Monday, July 5, 2010

The Jewish Agency and the Death of 'the Diaspora'

This past week, the Jewish Agency for Israel officially undertook what has been seen by some as a radical shift in the organization's agenda. Instead of focusing on pushing aliyah (immigration of Jews to Israel), they are now re-branding with the goal of fostering a global Jewish identity centered on connection to Israel. The entire "strategic vision", tiresome ambiguous language and all,  is available to read on the Jewish Telegraphic Agency's Fundermentalist blog (despite the kitschy name, the blog is firmly ideologically Zionist; Islamic and Christian fundamentalists beware, your Jewish equivalents are winning on the pun front). You can also connect via their hip new online presences on Twitter, Youtube, and Facebook (possibly the only Facebook group listed as being founded in 1929).

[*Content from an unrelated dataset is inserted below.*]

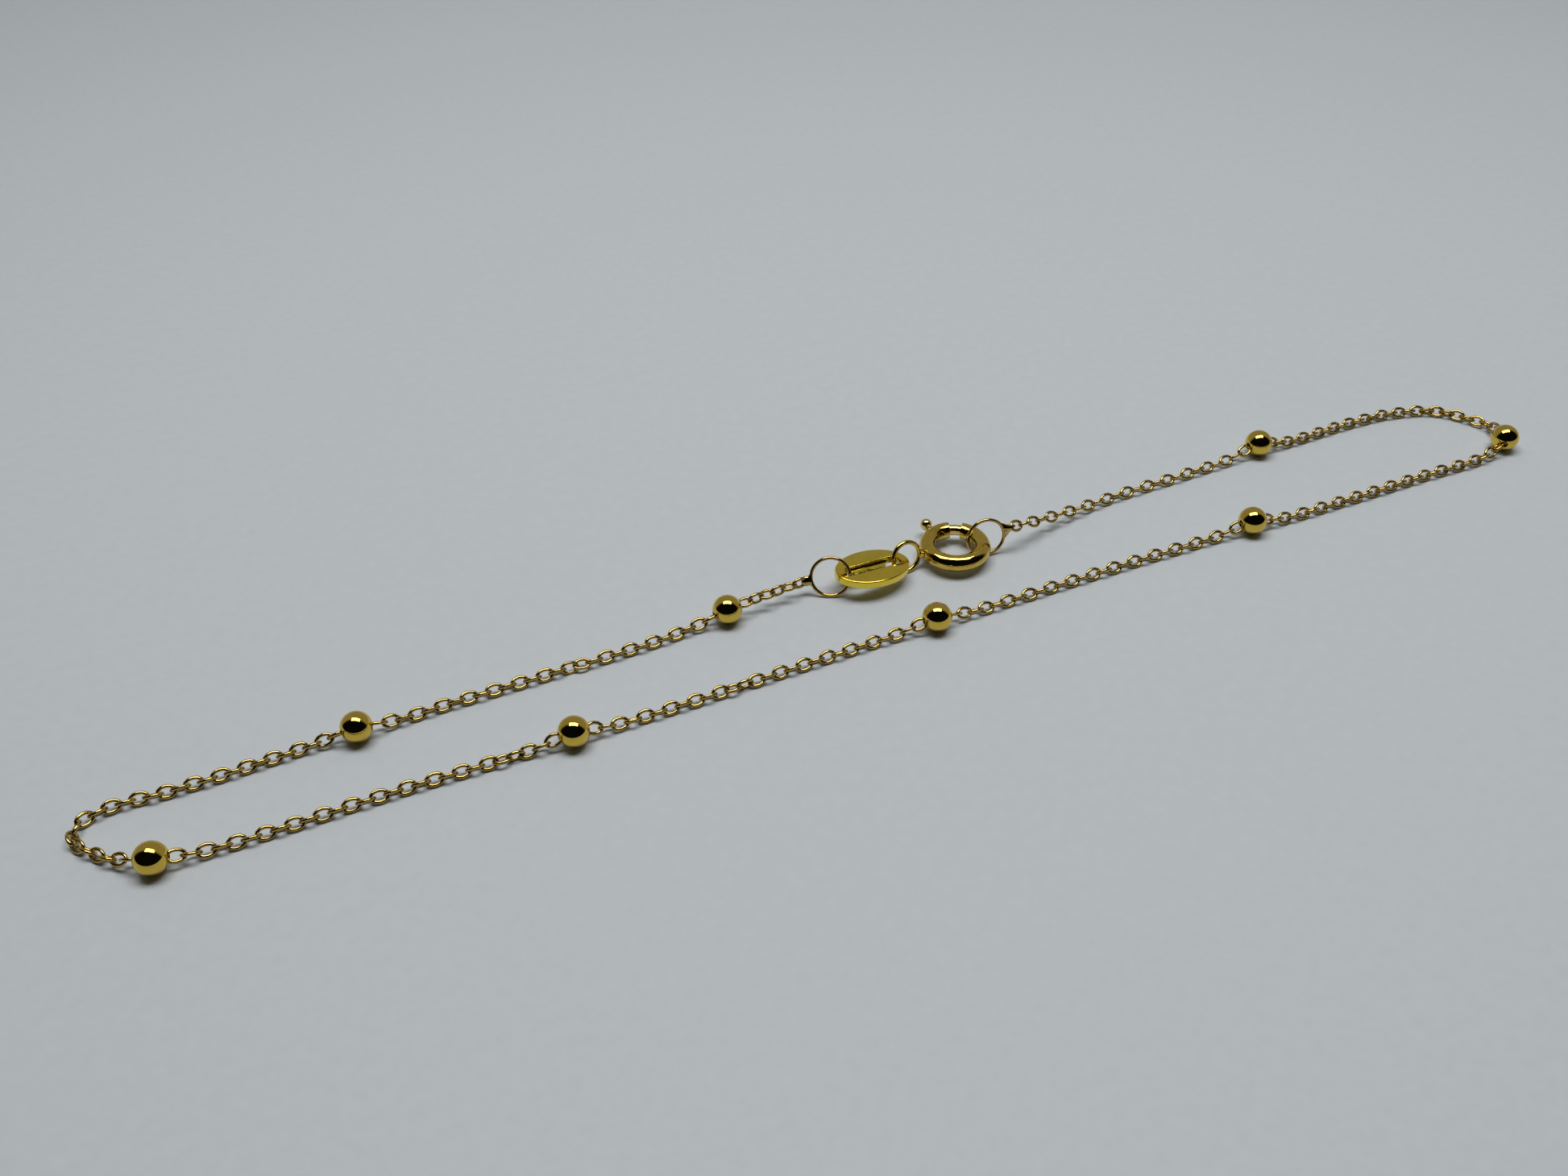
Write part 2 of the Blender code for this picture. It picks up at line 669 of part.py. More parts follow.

While the Anti-Defamation League condemns the blaming and targeting of 'diaspora' Jews for the crimes of the Israeli state, the Jewish Agency is fanning the flames of anti-Semitism by telling the world that yes, Jews and Israel are basically one and the same. With agencies like this, who needs racist skinheads? Indeed, instead of offering inclusive 'Jewish Education', they offer "Jewish-Zionist education" (and yet, the Agency is against hyphenation when it comes to mixed marriages). In actuality, not only does this betray the diverse beliefs and practices of the worldwide Jewry they claim to represent, but their organization's own history. Originally founded to represent Jews under the British Mandate, the then-named Jewish Agency for Palestine brought together both Zionist and non-Zionist Jews, the latter of whom advocated for unity rather than partition from the indiginous Arab population. Historical mistakes give way to historical revisions, and thousands of years of Jewish history is now reduced to serving a hundred year old nationalist ideology.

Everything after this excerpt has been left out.